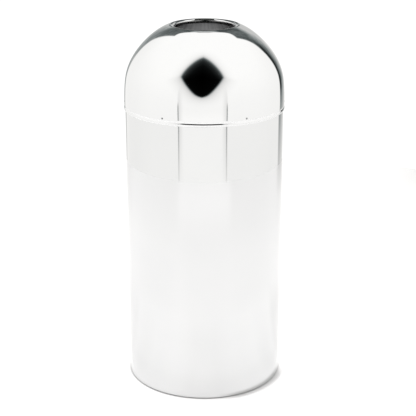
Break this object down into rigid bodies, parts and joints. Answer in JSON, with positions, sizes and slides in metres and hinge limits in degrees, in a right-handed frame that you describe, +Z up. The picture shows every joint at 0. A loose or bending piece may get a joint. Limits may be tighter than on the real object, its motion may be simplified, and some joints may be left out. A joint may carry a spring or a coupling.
{
  "type": "dome-top waste bin",
  "caption": "Free-standing round waste bin: polished cylinder body, lift-off open-mouth dome top and a lift-out liner with a bail handle.",
  "frame": {"origin": "centre of the foot ring's underside, on the floor, on the bin's axis", "axes": "+Z up along the bin's axis, -Y is the front, the bail's hinge line runs along X"},
  "size_m": [0.3882, 0.3864, 0.8869],
  "materials": {
    "polished_stainless": "mirror polished",
    "mill_stainless": "dull mill finish",
    "galvanised_steel": "zinc coated, faint spangle",
    "zinc_wire": "zinc plated wire",
    "black_rubber": "matte"
  },
  "bodies": {
    "body": {"body_shell": "polished_stainless", "base_plate": "mill_stainless", "foot_ring": "black_rubber"},
    "liner": {"liner_bucket": "galvanised_steel", "liner_bottom": "galvanised_steel", "liner_rim_wire": "zinc_wire", "liner_ear_left": "galvanised_steel", "liner_ear_right": "galvanised_steel", "ear_rivet_1": "galvanised_steel", "ear_rivet_2": "galvanised_steel", "ear_rivet_3": "galvanised_steel", "ear_rivet_4": "galvanised_steel"},
    "dome": {"dome_shell": "polished_stainless", "locating_band": "mill_stainless", "band_rivet_1": "mill_stainless", "band_rivet_2": "mill_stainless", "band_rivet_3": "mill_stainless", "band_rivet_4": "mill_stainless", "band_rivet_5": "mill_stainless", "band_rivet_6": "mill_stainless"},
    "bail": {"bail_handle": "zinc_wire"}
  },
  "joints": [
    {"name": "liner_lift", "type": "slide", "parent": "body", "child": "liner", "axis": [0, 0, 1], "range_m": [0, 0.68]},
    {"name": "dome_lift", "type": "slide", "parent": "liner", "child": "dome", "axis": [0, 0, 1], "range_m": [0, 0.3]},
    {"name": "bail_swing", "type": "hinge", "parent": "liner", "child": "bail", "pos_m": [0, 0, 0.641], "axis": [1, 0, 0], "range_deg": [0, 210]}
  ]
}
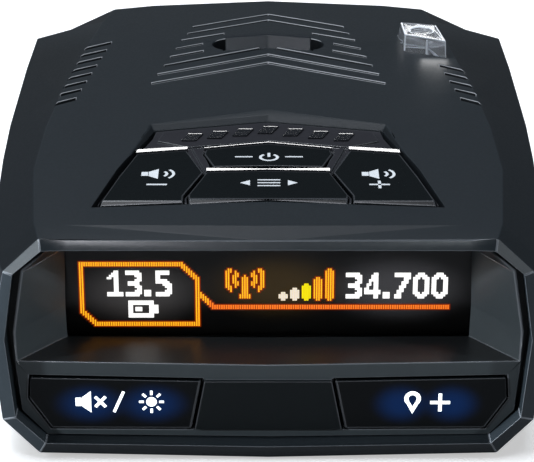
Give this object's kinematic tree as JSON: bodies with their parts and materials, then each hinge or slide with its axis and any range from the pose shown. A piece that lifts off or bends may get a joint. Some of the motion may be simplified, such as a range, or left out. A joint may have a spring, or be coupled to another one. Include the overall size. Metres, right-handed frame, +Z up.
{
  "type": "radar detector",
  "caption": "Windshield radar detector: faceted case, recessed dot-matrix display, two front keys, top keypad, bracket release bar and clear rear laser lens.",
  "frame": {"origin": "middle of the underside's bounding rectangle, on the surface it rests on", "axes": "+X to the driver's right, +Y towards the windshield, +Z up; the display faces -Y"},
  "size_m": [0.0758, 0.108, 0.0352],
  "materials": {
    "case": "fine matte texture",
    "bezel": "satin painted",
    "fascia": "satin",
    "accent": "satin teal-grey",
    "front_key": "gloss with translucent legends",
    "top_key": "satin black with white legends",
    "release": "fine matte texture",
    "window": "smoked acrylic",
    "display": "dot matrix panel",
    "inner_plastic": "moulded",
    "board": "solder mask",
    "metal": "tinned",
    "steel": "plated",
    "led": "white package",
    "flex": "polyimide film",
    "clear_lens": "clear acrylic",
    "ir_window": "infrared-pass acrylic",
    "sensor": "tinted epoxy",
    "chip": "moulded package",
    "casting": "die cast",
    "ceramic_patch": "fired",
    "capacitor": "sleeved",
    "speaker_metal": "pressed",
    "paper": "treated paper",
    "foam": "closed-cell foam"
  },
  "bodies": {
    "housing": {"top_cover": "case", "bottom_cover": "case", "front_bezel": "bezel", "display_fascia": "fascia", "center_panel": "accent", "front_switch_board": "board", "front_switches": "metal", "front_key_lights": "led", "display_window": "window", "display_module": "display", "display_frame": "inner_plastic", "display_flex": "flex", "keypad_trim": "fascia", "keypad_board": "board", "keypad_switches": "metal", "keypad_posts": "inner_plastic", "keypad_flex": "flex", "bracket_socket": "inner_plastic", "release_springs": "steel", "release_guide": "inner_plastic", "rear_laser_lens": "clear_lens", "rear_laser_sensor": "sensor", "front_laser_window": "ir_window", "front_laser_sensors": "sensor", "main_board": "board", "board_screws": "steel", "case_screws": "steel", "processor": "chip", "processor_shield": "metal", "horn_antenna": "casting", "mixer_board": "board", "mixer_cover": "metal", "gps_antenna": "ceramic_patch", "backup_capacitor": "capacitor", "speaker_basket": "speaker_metal", "speaker_cone": "paper", "speaker_magnet": "steel", "speaker_gasket": "foam", "power_jack": "inner_plastic", "usb_port": "metal", "audio_jack": "inner_plastic"},
    "mute_button": {"mute_button": "front_key"},
    "mark_button": {"mark_button": "front_key"},
    "volume_down_key": {"volume_down_button": "top_key"},
    "volume_up_key": {"volume_up_button": "top_key"},
    "power_key": {"power_button": "top_key"},
    "menu_key": {"menu_button": "top_key"},
    "release": {"release_button": "release", "latch_plate": "metal"}
  },
  "joints": [
    {"name": "mute_press", "type": "slide", "parent": "housing", "child": "mute_button", "axis": [0, 1, 0], "range_m": [0, 0.0006], "stiffness_N_per_m": 900, "springref_m": -0.0006},
    {"name": "mark_press", "type": "slide", "parent": "housing", "child": "mark_button", "axis": [0, 1, 0], "range_m": [0, 0.0006], "stiffness_N_per_m": 900, "springref_m": -0.0006},
    {"name": "volume_down_press", "type": "slide", "parent": "housing", "child": "volume_down_key", "axis": [0, 0, -1], "range_m": [0, 0.0006], "stiffness_N_per_m": 900, "springref_m": -0.0006},
    {"name": "volume_up_press", "type": "slide", "parent": "housing", "child": "volume_up_key", "axis": [0, 0, -1], "range_m": [0, 0.0006], "stiffness_N_per_m": 900, "springref_m": -0.0006},
    {"name": "power_press", "type": "slide", "parent": "housing", "child": "power_key", "axis": [0, 0, -1], "range_m": [0, 0.0006], "stiffness_N_per_m": 900, "springref_m": -0.0006},
    {"name": "menu_press", "type": "slide", "parent": "housing", "child": "menu_key", "axis": [0, 0, -1], "range_m": [0, 0.0006], "stiffness_N_per_m": 900, "springref_m": -0.0006},
    {"name": "bracket_release", "type": "slide", "parent": "housing", "child": "release", "axis": [0, 0, -1], "range_m": [0, 0.0015], "stiffness_N_per_m": 1200, "springref_m": -0.001, "deforming": ["release_springs"]}
  ]
}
■ ■ ■ ■ ■ ■ ■
**Goal**
Return the entries above exactly, each one complete.

**Response**
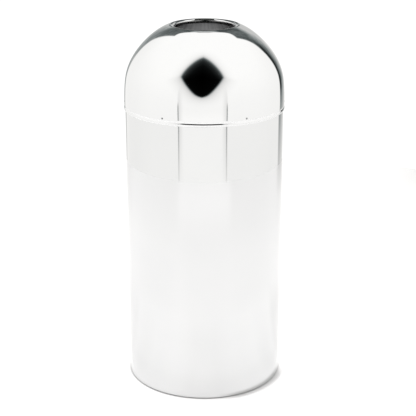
Break this object down into rigid bodies, parts and joints. Answer in JSON, with positions, sizes and slides in metres and hinge limits in degrees, in a right-handed frame that you describe, +Z up. The picture shows every joint at 0. A loose or bending piece may get a joint. Limits may be tighter than on the real object, its motion may be simplified, and some joints may be left out. A joint may carry a spring or a coupling.
{
  "type": "dome-top waste bin",
  "caption": "Free-standing round waste bin: polished cylinder body, lift-off open-mouth dome top and a lift-out liner with a bail handle.",
  "frame": {"origin": "centre of the foot ring's underside, on the floor, on the bin's axis", "axes": "+Z up along the bin's axis, -Y is the front, the bail's hinge line runs along X"},
  "size_m": [0.3882, 0.3864, 0.8869],
  "materials": {
    "polished_stainless": "mirror polished",
    "mill_stainless": "dull mill finish",
    "galvanised_steel": "zinc coated, faint spangle",
    "zinc_wire": "zinc plated wire",
    "black_rubber": "matte"
  },
  "bodies": {
    "body": {"body_shell": "polished_stainless", "base_plate": "mill_stainless", "foot_ring": "black_rubber"},
    "liner": {"liner_bucket": "galvanised_steel", "liner_bottom": "galvanised_steel", "liner_rim_wire": "zinc_wire", "liner_ear_left": "galvanised_steel", "liner_ear_right": "galvanised_steel", "ear_rivet_1": "galvanised_steel", "ear_rivet_2": "galvanised_steel", "ear_rivet_3": "galvanised_steel", "ear_rivet_4": "galvanised_steel"},
    "dome": {"dome_shell": "polished_stainless", "locating_band": "mill_stainless", "band_rivet_1": "mill_stainless", "band_rivet_2": "mill_stainless", "band_rivet_3": "mill_stainless", "band_rivet_4": "mill_stainless", "band_rivet_5": "mill_stainless", "band_rivet_6": "mill_stainless"},
    "bail": {"bail_handle": "zinc_wire"}
  },
  "joints": [
    {"name": "liner_lift", "type": "slide", "parent": "body", "child": "liner", "axis": [0, 0, 1], "range_m": [0, 0.68]},
    {"name": "dome_lift", "type": "slide", "parent": "liner", "child": "dome", "axis": [0, 0, 1], "range_m": [0, 0.3]},
    {"name": "bail_swing", "type": "hinge", "parent": "liner", "child": "bail", "pos_m": [0, 0, 0.641], "axis": [1, 0, 0], "range_deg": [0, 210]}
  ]
}
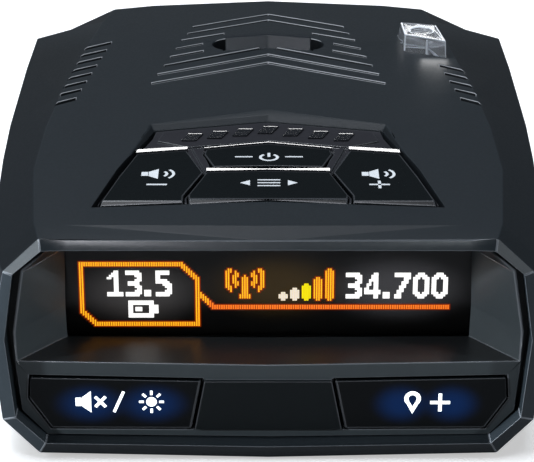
Give this object's kinematic tree as JSON: bodies with their parts and materials, then each hinge or slide with its axis and any range from the pose shown. A piece that lifts off or bends may get a joint. Some of the motion may be simplified, such as a range, or left out. A joint may have a spring, or be coupled to another one. Include the overall size. Metres, right-handed frame, +Z up.
{
  "type": "radar detector",
  "caption": "Windshield radar detector: faceted case, recessed dot-matrix display, two front keys, top keypad, bracket release bar and clear rear laser lens.",
  "frame": {"origin": "middle of the underside's bounding rectangle, on the surface it rests on", "axes": "+X to the driver's right, +Y towards the windshield, +Z up; the display faces -Y"},
  "size_m": [0.0758, 0.108, 0.0352],
  "materials": {
    "case": "fine matte texture",
    "bezel": "satin painted",
    "fascia": "satin",
    "accent": "satin teal-grey",
    "front_key": "gloss with translucent legends",
    "top_key": "satin black with white legends",
    "release": "fine matte texture",
    "window": "smoked acrylic",
    "display": "dot matrix panel",
    "inner_plastic": "moulded",
    "board": "solder mask",
    "metal": "tinned",
    "steel": "plated",
    "led": "white package",
    "flex": "polyimide film",
    "clear_lens": "clear acrylic",
    "ir_window": "infrared-pass acrylic",
    "sensor": "tinted epoxy",
    "chip": "moulded package",
    "casting": "die cast",
    "ceramic_patch": "fired",
    "capacitor": "sleeved",
    "speaker_metal": "pressed",
    "paper": "treated paper",
    "foam": "closed-cell foam"
  },
  "bodies": {
    "housing": {"top_cover": "case", "bottom_cover": "case", "front_bezel": "bezel", "display_fascia": "fascia", "center_panel": "accent", "front_switch_board": "board", "front_switches": "metal", "front_key_lights": "led", "display_window": "window", "display_module": "display", "display_frame": "inner_plastic", "display_flex": "flex", "keypad_trim": "fascia", "keypad_board": "board", "keypad_switches": "metal", "keypad_posts": "inner_plastic", "keypad_flex": "flex", "bracket_socket": "inner_plastic", "release_springs": "steel", "release_guide": "inner_plastic", "rear_laser_lens": "clear_lens", "rear_laser_sensor": "sensor", "front_laser_window": "ir_window", "front_laser_sensors": "sensor", "main_board": "board", "board_screws": "steel", "case_screws": "steel", "processor": "chip", "processor_shield": "metal", "horn_antenna": "casting", "mixer_board": "board", "mixer_cover": "metal", "gps_antenna": "ceramic_patch", "backup_capacitor": "capacitor", "speaker_basket": "speaker_metal", "speaker_cone": "paper", "speaker_magnet": "steel", "speaker_gasket": "foam", "power_jack": "inner_plastic", "usb_port": "metal", "audio_jack": "inner_plastic"},
    "mute_button": {"mute_button": "front_key"},
    "mark_button": {"mark_button": "front_key"},
    "volume_down_key": {"volume_down_button": "top_key"},
    "volume_up_key": {"volume_up_button": "top_key"},
    "power_key": {"power_button": "top_key"},
    "menu_key": {"menu_button": "top_key"},
    "release": {"release_button": "release", "latch_plate": "metal"}
  },
  "joints": [
    {"name": "mute_press", "type": "slide", "parent": "housing", "child": "mute_button", "axis": [0, 1, 0], "range_m": [0, 0.0006], "stiffness_N_per_m": 900, "springref_m": -0.0006},
    {"name": "mark_press", "type": "slide", "parent": "housing", "child": "mark_button", "axis": [0, 1, 0], "range_m": [0, 0.0006], "stiffness_N_per_m": 900, "springref_m": -0.0006},
    {"name": "volume_down_press", "type": "slide", "parent": "housing", "child": "volume_down_key", "axis": [0, 0, -1], "range_m": [0, 0.0006], "stiffness_N_per_m": 900, "springref_m": -0.0006},
    {"name": "volume_up_press", "type": "slide", "parent": "housing", "child": "volume_up_key", "axis": [0, 0, -1], "range_m": [0, 0.0006], "stiffness_N_per_m": 900, "springref_m": -0.0006},
    {"name": "power_press", "type": "slide", "parent": "housing", "child": "power_key", "axis": [0, 0, -1], "range_m": [0, 0.0006], "stiffness_N_per_m": 900, "springref_m": -0.0006},
    {"name": "menu_press", "type": "slide", "parent": "housing", "child": "menu_key", "axis": [0, 0, -1], "range_m": [0, 0.0006], "stiffness_N_per_m": 900, "springref_m": -0.0006},
    {"name": "bracket_release", "type": "slide", "parent": "housing", "child": "release", "axis": [0, 0, -1], "range_m": [0, 0.0015], "stiffness_N_per_m": 1200, "springref_m": -0.001, "deforming": ["release_springs"]}
  ]
}